--- start RECORDED DATA ---

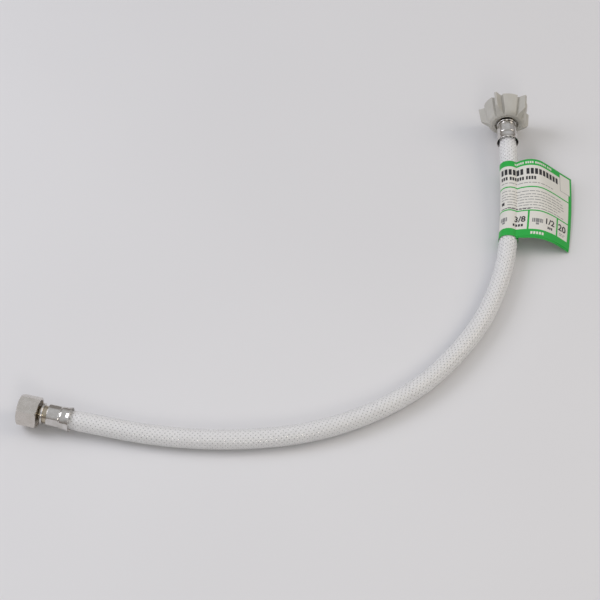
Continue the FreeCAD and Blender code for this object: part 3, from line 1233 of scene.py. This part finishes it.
@dataclass
class LabelPrint:
    """What is printed on one leaf: bands, rules, cells and rows of stand-in letters."""

    width: float = 58.4
    height: float = 63.5
    band: float = 4.9
    foot: float = 5.9
    strip: float = 2.9              # along the free edge
    rule: float = 1.0
    rule_shares: tuple[float, float] = (0.36, 0.667)    # of the height, from the top
    cell_bars: tuple[float, float] = (22.8, 44.6)
    patches: list[Patch] = field(default_factory=list)

    def add(self, left: float, right: float, low: float, high: float, ink: Ink) -> None:
        """Prints one rectangle over what is there."""
        self.patches.append(Patch(left, right, low, high, ink))

    def letters(self, left: float, right: float, low: float, high: float, words: Sequence[int],
                ink: Ink) -> None:
        """A row of plain blocks, one for each letter that a line of type would have.

        Args:
            left: start of the row.
            right: end of the row.
            low: foot of the blocks.
            high: top of the blocks.
            words: blocks in each word.
            ink: their tone.
        """
        gap, fill = 0.5, 0.72           # between words and of each block, in block pitches
        pitch = (right - left) / (sum(words) + gap * (len(words) - 1))
        x = left
        for count in words:
            for _ in range(count):
                self.add(x, x + fill * pitch, low, high, ink)
                x += pitch
            x += gap * pitch

    def small_row(self, left: float, right: float, low: float, draw: random.Random,
                  ink: Ink = Ink.GREY, tall: float = 0.55) -> None:
        """A row of small type: a bar broken into words."""
        shortest, longest, space, least = 1.4, 5.0, 0.6, 0.8
        x = left
        while x < right - least:
            word = min(draw.uniform(shortest, longest), right - x)
            self.add(x, x + word, low, low + tall, ink)
            x += word + space

    def border(self) -> None:
        """The green bands, free-edge strip and the two rules across."""
        self.add(0, self.width, 0, self.height, Ink.PAPER)
        self.add(0, self.width, 0, self.foot, Ink.GREEN)
        self.add(0, self.width, self.height - self.band, self.height, Ink.GREEN)
        self.add(self.width - self.strip, self.width, 0, self.height, Ink.GREEN)
        for share in self.rule_shares:
            low = self.height * (1 - share)
            self.add(0, self.width, low - self.rule / 2, low + self.rule / 2, Ink.GREEN)

    def nut_picture(self, left: float, widths: Sequence[float], tall: float) -> None:
        """A plain picture of a nut seen from the side: its facets over a short neck."""
        base, gap, neck = 11.6, 0.3, 1.1
        x = left
        for width in widths:
            self.add(x, x + width, base, base + tall, Ink.GREY)
            x += width + gap
        middle = (left + x - gap) / 2
        self.add(middle - neck, middle + neck, base - 1.9, base - 0.35, Ink.GREY)

    def front(self) -> list[Patch]:
        """The outer leaf's print."""
        draw = random.Random(7)
        top, inner = self.height, self.width - self.strip
        self.border()
        self.letters(13.0, 40.5, top - 3.4, top - 1.7, (5, 4, 6, 3), Ink.PAPER)
        self.letters(3.2, 46.4, top - 12.2, top - 7.4, (6, 9), Ink.BLACK)
        self.letters(3.2, 28.0, top - 16.8, top - 14.0, (3, 6, 4), Ink.BLACK)
        self.small_row(3.2, 41.0, top - 19.6, draw)
        for down, end in ((25.6, 48.0), (28.2, 50.0), (30.4, 50.5), (32.6, 51.0), (35.0, 48.0),
                          (37.2, 45.0), (39.6, 51.0)):
            self.small_row(3.5 if down < 33 else 8.0, end, top - down - 1.0, draw)
        self.small_row(3.5, 25.0, top - 41.2, draw, Ink.BLACK)
        self.add(3.6, 6.0, top - 37.8, top - 35.4, Ink.BLACK)
        box_left, box_low = 48.0, top - 16.2
        self.add(box_left - 0.35, inner + 1.3, box_low - 0.35, top - 1.6, Ink.GREY)
        self.add(box_left, inner + 1.3, box_low, top - 1.6, Ink.PAPER)
        for x in self.cell_bars:
            self.add(x, x + 1.3, self.foot, top - self.rule_shares[1] * top, Ink.GREEN)
        self.nut_picture(3.6, (1.1, 2.1, 1.1), 3.4)
        self.nut_picture(26.0, (0.7, 1.2, 2.6, 1.2, 0.7), 3.2)
        self.letters(12.6, 20.6, 8.2, 10.2, (4,), Ink.BLACK)
        self.letters(37.4, 41.6, 8.2, 10.2, (3,), Ink.BLACK)
        self.small_row(47.4, 52.8, 9.2, draw)
        self.small_row(47.4, 52.8, 7.9, draw)
        self.letters(25.6, 35.4, 1.9, 4.0, (5,), Ink.PAPER)
        return self.patches

    def back(self) -> list[Patch]:
        """The under leaf's print: the border, plain rows and a block of upright bars."""
        draw = random.Random(11)
        self.border()
        for n in range(12):
            low = self.height - 9.0 - 1.15 * n if n < 9 else self.height - 27.0 - 3.0 * (n - 9)
            self.small_row(30.0, self.width - 6.0, low, draw)
        for n in range(22):
            self.add(34.0 + 0.9 * n, 34.35 + 0.9 * n + 0.25 * (n % 3), 9.0, 18.0, Ink.BLACK)
        return self.patches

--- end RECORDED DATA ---

» **STATED TASK**: Please reproduce every line of the material word for word.

» **FULL RESPONSE**:
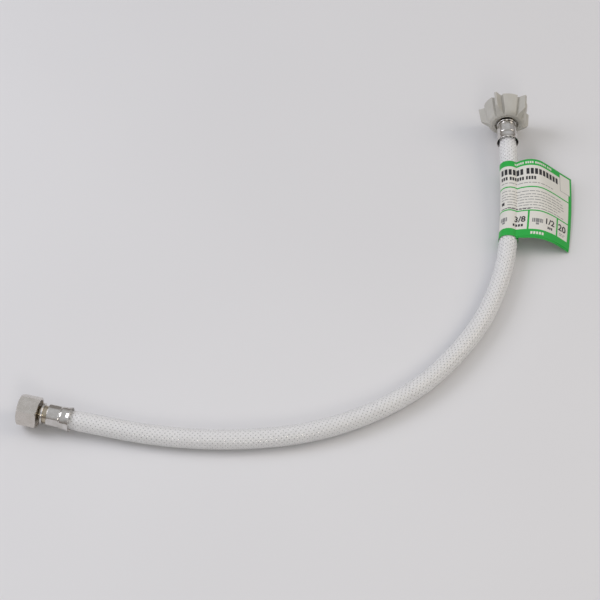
Continue the FreeCAD and Blender code for this object: part 3, from line 1233 of scene.py. This part finishes it.
@dataclass
class LabelPrint:
    """What is printed on one leaf: bands, rules, cells and rows of stand-in letters."""

    width: float = 58.4
    height: float = 63.5
    band: float = 4.9
    foot: float = 5.9
    strip: float = 2.9              # along the free edge
    rule: float = 1.0
    rule_shares: tuple[float, float] = (0.36, 0.667)    # of the height, from the top
    cell_bars: tuple[float, float] = (22.8, 44.6)
    patches: list[Patch] = field(default_factory=list)

    def add(self, left: float, right: float, low: float, high: float, ink: Ink) -> None:
        """Prints one rectangle over what is there."""
        self.patches.append(Patch(left, right, low, high, ink))

    def letters(self, left: float, right: float, low: float, high: float, words: Sequence[int],
                ink: Ink) -> None:
        """A row of plain blocks, one for each letter that a line of type would have.

        Args:
            left: start of the row.
            right: end of the row.
            low: foot of the blocks.
            high: top of the blocks.
            words: blocks in each word.
            ink: their tone.
        """
        gap, fill = 0.5, 0.72           # between words and of each block, in block pitches
        pitch = (right - left) / (sum(words) + gap * (len(words) - 1))
        x = left
        for count in words:
            for _ in range(count):
                self.add(x, x + fill * pitch, low, high, ink)
                x += pitch
            x += gap * pitch

    def small_row(self, left: float, right: float, low: float, draw: random.Random,
                  ink: Ink = Ink.GREY, tall: float = 0.55) -> None:
        """A row of small type: a bar broken into words."""
        shortest, longest, space, least = 1.4, 5.0, 0.6, 0.8
        x = left
        while x < right - least:
            word = min(draw.uniform(shortest, longest), right - x)
            self.add(x, x + word, low, low + tall, ink)
            x += word + space

    def border(self) -> None:
        """The green bands, free-edge strip and the two rules across."""
        self.add(0, self.width, 0, self.height, Ink.PAPER)
        self.add(0, self.width, 0, self.foot, Ink.GREEN)
        self.add(0, self.width, self.height - self.band, self.height, Ink.GREEN)
        self.add(self.width - self.strip, self.width, 0, self.height, Ink.GREEN)
        for share in self.rule_shares:
            low = self.height * (1 - share)
            self.add(0, self.width, low - self.rule / 2, low + self.rule / 2, Ink.GREEN)

    def nut_picture(self, left: float, widths: Sequence[float], tall: float) -> None:
        """A plain picture of a nut seen from the side: its facets over a short neck."""
        base, gap, neck = 11.6, 0.3, 1.1
        x = left
        for width in widths:
            self.add(x, x + width, base, base + tall, Ink.GREY)
            x += width + gap
        middle = (left + x - gap) / 2
        self.add(middle - neck, middle + neck, base - 1.9, base - 0.35, Ink.GREY)

    def front(self) -> list[Patch]:
        """The outer leaf's print."""
        draw = random.Random(7)
        top, inner = self.height, self.width - self.strip
        self.border()
        self.letters(13.0, 40.5, top - 3.4, top - 1.7, (5, 4, 6, 3), Ink.PAPER)
        self.letters(3.2, 46.4, top - 12.2, top - 7.4, (6, 9), Ink.BLACK)
        self.letters(3.2, 28.0, top - 16.8, top - 14.0, (3, 6, 4), Ink.BLACK)
        self.small_row(3.2, 41.0, top - 19.6, draw)
        for down, end in ((25.6, 48.0), (28.2, 50.0), (30.4, 50.5), (32.6, 51.0), (35.0, 48.0),
                          (37.2, 45.0), (39.6, 51.0)):
            self.small_row(3.5 if down < 33 else 8.0, end, top - down - 1.0, draw)
        self.small_row(3.5, 25.0, top - 41.2, draw, Ink.BLACK)
        self.add(3.6, 6.0, top - 37.8, top - 35.4, Ink.BLACK)
        box_left, box_low = 48.0, top - 16.2
        self.add(box_left - 0.35, inner + 1.3, box_low - 0.35, top - 1.6, Ink.GREY)
        self.add(box_left, inner + 1.3, box_low, top - 1.6, Ink.PAPER)
        for x in self.cell_bars:
            self.add(x, x + 1.3, self.foot, top - self.rule_shares[1] * top, Ink.GREEN)
        self.nut_picture(3.6, (1.1, 2.1, 1.1), 3.4)
        self.nut_picture(26.0, (0.7, 1.2, 2.6, 1.2, 0.7), 3.2)
        self.letters(12.6, 20.6, 8.2, 10.2, (4,), Ink.BLACK)
        self.letters(37.4, 41.6, 8.2, 10.2, (3,), Ink.BLACK)
        self.small_row(47.4, 52.8, 9.2, draw)
        self.small_row(47.4, 52.8, 7.9, draw)
        self.letters(25.6, 35.4, 1.9, 4.0, (5,), Ink.PAPER)
        return self.patches

    def back(self) -> list[Patch]:
        """The under leaf's print: the border, plain rows and a block of upright bars."""
        draw = random.Random(11)
        self.border()
        for n in range(12):
            low = self.height - 9.0 - 1.15 * n if n < 9 else self.height - 27.0 - 3.0 * (n - 9)
            self.small_row(30.0, self.width - 6.0, low, draw)
        for n in range(22):
            self.add(34.0 + 0.9 * n, 34.35 + 0.9 * n + 0.25 * (n % 3), 9.0, 18.0, Ink.BLACK)
        return self.patches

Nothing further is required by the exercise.